In this unusual case my brothers have given the definition in 17 U.S.C. § 26 that “the word ‘author’ shall include an employer in the case of works made for hire” an effect far beyond what I consider the bounds that Congress could have intended. While facts like these may be unlikely to recur, the implications of the opinion are sufficiently alarming to call for an expression of dissent.

Although the course of decision has gone past the point where an argument could be mounted on the failure of the definition to say that the word “author” shall not include the true author in the case of “works made for hire,” a position the majority’s opinion necessarily entails, it is worth reflecting why the statute is phrased in the curiously back-handed way it is. The rather obvious reason is that the Constitution, Art. I, § 8, authorizes only the enactment of legislation securing “authors” the exclusive right to their writings. It would thus be quite doubtful that Congress could grant employers the exclusive right to the writings of employees regardless of the circumstances. In line with that it has been suggested that, in order to be constitutionally viable, § 26 must be limited to instances where an assignment of future copyright may fairly be implied. Nimmer, Copyright § 6.3 (1968). However that may be it is surely true that, both in the Constitution and in the Copyright Act, the emphasis is on protecting the “author” and that any principle depriving him of copyright and vesting this in another without his express assent must thus be narrowly confined.

It is often said, as in the majority opinion, that the essential factor in applying the “work for hire” doctrine is “whether the employer possessed the right to direct and to supervise the manner in which the work was being performed.” See Nimmer, Copyright § 62.2. Where the employer in fact tells the employee pretty much what to do, vesting copyright in the former is wholly consistent with the policy of the Copyright Act since the creativity can be said to be primarily the employer’s and the employee has simply carried out his instructions. In fact the decisions go beyond this and also vest copyright in the employer where he has no intention of controlling the detailed activity of the employee but the latter has been employed for the very purpose of producing copy- ' rightable material. The paradigm instance is the man hired by a music publisher to write songs. To hold that the writer has the copyright would make the contract of employment senseless. A somewhat closer case (on which there is some division of authority, see Nimmer, Copyright § 63) concerns the independent contractor commissioned to create a work of art. Even here, while there may not have been an understanding by both parties at the time of contracting that the purchaser should be free to publish or authorize copying of the work, it is not unreasonable to assume in the absence of contrary proof that the parties expected the purchaser to wind up owning the work lock, stock, and copyright and that the artist set his price accordingly. To allow the artist to retain the copyright would thus deprive the purchaser of his bargain and give the artist a windfall. Both these situations, therefore, can be squared with the policy of the Constitution and the Copyright Act on the basis of carrying out what the parties contemplated at the time of contracting, or at least what they probably would have contemplated if they had thought about it.

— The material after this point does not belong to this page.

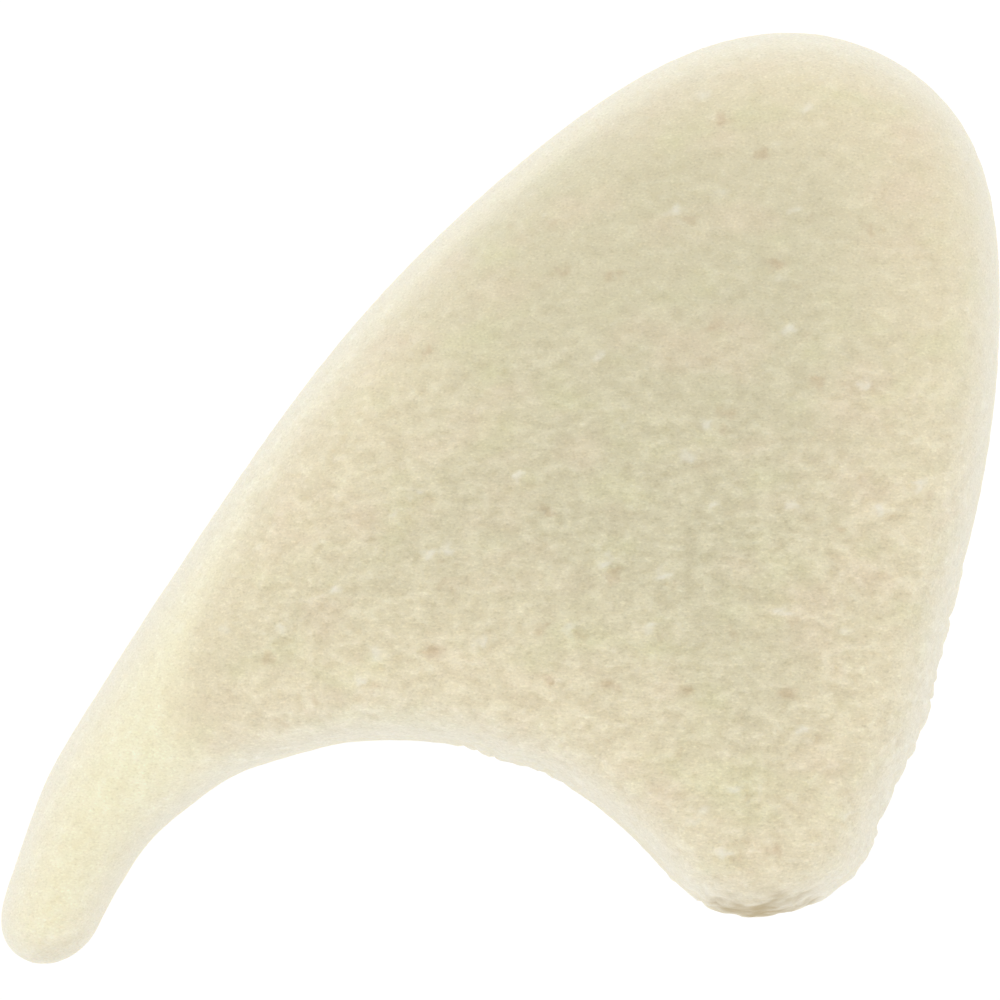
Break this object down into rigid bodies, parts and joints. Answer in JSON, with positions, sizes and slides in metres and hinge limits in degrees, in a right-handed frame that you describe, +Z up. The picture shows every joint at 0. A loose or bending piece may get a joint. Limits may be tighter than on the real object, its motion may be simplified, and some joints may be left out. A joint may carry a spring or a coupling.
{
  "type": "foam toe separator",
  "caption": "Fin-shaped pad of soft latex foam with a round web arch, a short lobe and a slender tail, worn between two toes.",
  "frame": {"origin": "centre of the bounding box, on the flat underside that the pad lies on", "axes": "+Z up, out of the broad face that the picture shows; +X along the pad's longer outline side, from the tail to the lobe; +Y from the mouth of the web arch towards the crown"},
  "size_m": [0.04, 0.0374, 0.0096],
  "materials": {
    "latex_foam": "matt cream latex foam with a fine crumpled skin"
  },
  "bodies": {
    "root": {"foam_pad": "latex_foam"}
  },
  "joints": []
}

The majority concedes “it is somewhat of a strain” to assimilate to such cases that of two men who were drafted into the Army or enlisted to avoid the draft and received nothing more than meager military pay. At the time the “employment” relation began, no one had any thought of the production of copyrightable works. And I find no sufficient basis for inferring an intention to vest copyright in the Government from the circumstances under which the plaintiffs *503translated the model they had already created into a life-size statue. Such an assignment, to a task that would have commanded a high price if performed by a civilian, bears no resemblance to plaintiffs’ previous assignment in preparing visual training aids. While the lack of basis for the required inference would be clearer if plaintiffs were world-famous sculptors, I do not find the difference significant.

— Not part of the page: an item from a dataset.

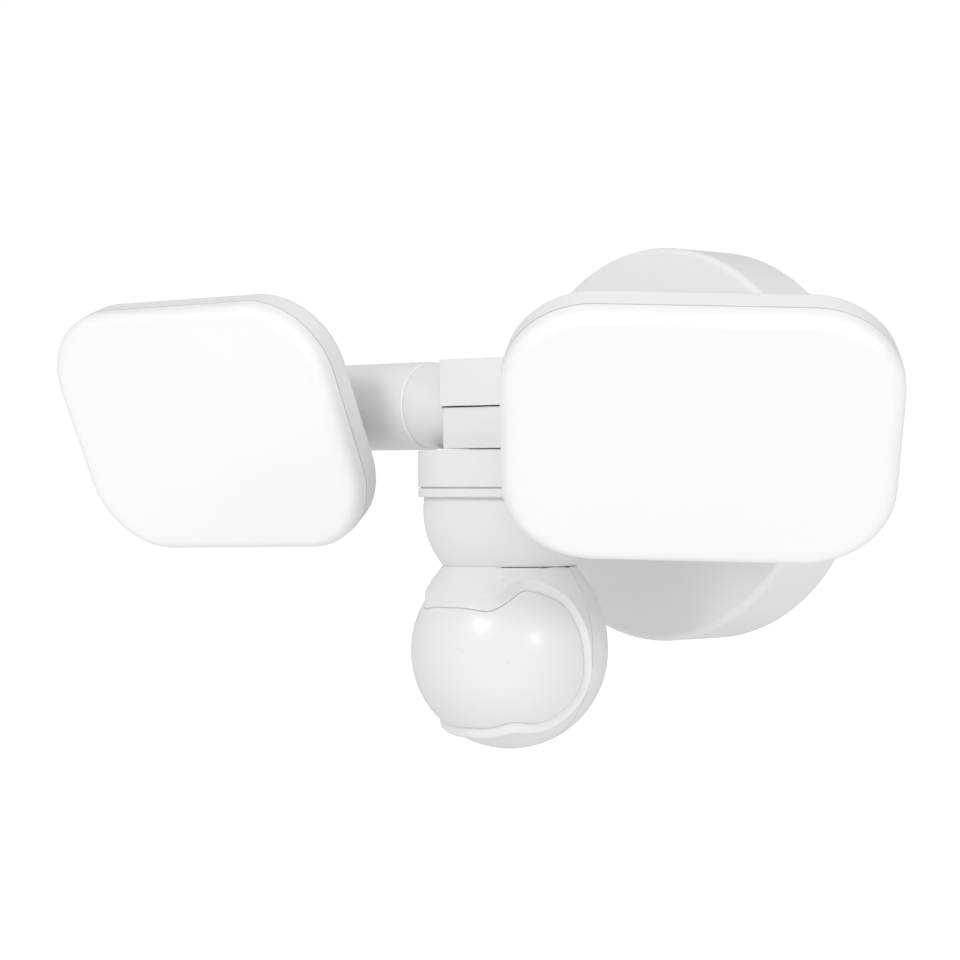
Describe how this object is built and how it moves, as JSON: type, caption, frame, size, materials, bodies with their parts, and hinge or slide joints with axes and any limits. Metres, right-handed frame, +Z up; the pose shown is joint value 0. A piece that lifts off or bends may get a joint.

In fact the Government’s position does not really rest on an inference of probable intent but rather on the supposed unfairness of according copyright to the plaintiffs for a statue allegedly representing the expenditure of $12,367.90 of government funds. Even assuming arguendo that such a consideration would suffice to trigger the “work-for-hire” principle, the unfairness is not obvious to me. The Government wanted a statue to display at Fort Dix and got it; there is nothing to suggest it ever thought about publishing copies of the work, with consequent need for owning the copyright. Moreover, the figures are decidedly suspect. They include considerable amounts for the construction of the base of the statue and for moving it to various sites that were considered suitable, and salaries (including an estimate for off-duty hours) of military personnel who would have been paid anyway. On the other hand they do not reflect plaintiffs’ claim to have spent some 1,950 hours of valuable leisure time on the statue. If relative financial contributions are the basis for the majority’s vesting copyright in the Government, the case, at the very least, is thus inappropriate for summary judgment.

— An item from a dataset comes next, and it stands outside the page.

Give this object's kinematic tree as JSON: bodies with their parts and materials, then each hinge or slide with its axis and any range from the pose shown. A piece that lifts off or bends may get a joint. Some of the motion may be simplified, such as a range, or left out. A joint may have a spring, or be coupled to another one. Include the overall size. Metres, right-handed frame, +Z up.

Turning to the two other grounds relied on by the defendants for their motions, I agree with the district court, 297 F.Supp. at 110-111, that the statue was not a publication of the United States Government so that plaintiffs would be deprived of copyright by 17 U.S.C. § 8. But I disagree with its ruling, 297 F.Supp. at 111-112, based upon the inadequacy of the copyright notice. Such notice is required only when a person seeks to “secure copyright for his work by publication thereof with the notice of copyright required by this title,” 17 U.S.C. § 10. As opposed to this, 17 U.S.C. § 12 provides an alternate procedure for obtaining copyright “of the works of an author, of which copies are not reproduced for sale.” Under this section if the article sought to be copyrighted is a work of art, all that needs to be done at the outset to secure copyright is to supply a photograph, which Scherr and Goodman did. The deposit of copies is required only “where the work is later reproduced in copies for sale,” and it is the copies that must bear the copyright notice. Hence, so long as Scherr and Goodman did not “publish” the statue or authorize the publication of copies of it, they were under no obligation to affix the notice at all. Such a position is essential if artists are to be spared the dilemma of either defacing the work of art with a plainly visible notice or losing copyright protection. In light of that policy I would also hold that the display of the statue was not a publication, see Nimmer, Copyright § 54, although a court presumably would exercise its discretion, 17 U.S.C. § 101, not to grant relief against persons whose infringement lay only in photographing the statue for their own pleasure, see 297 F.Supp. at 112, if, as is hardly likely, the plaintiffs should ever seek this.

While I would therefore reverse the judgment for the defendants, it does not follow that one should be entered for the plaintiffs — which indeed, they have not sought. When interviewed by a lieutenant colonel for the Judge Advocate General’s office shortly after the unveiling of the statue, Scherr stated that he had no copyright. This might create an estoppel, at least as regards liability for damage as distinguished from an injunction against future infringement.

I would reverse and remand for further development of the facts.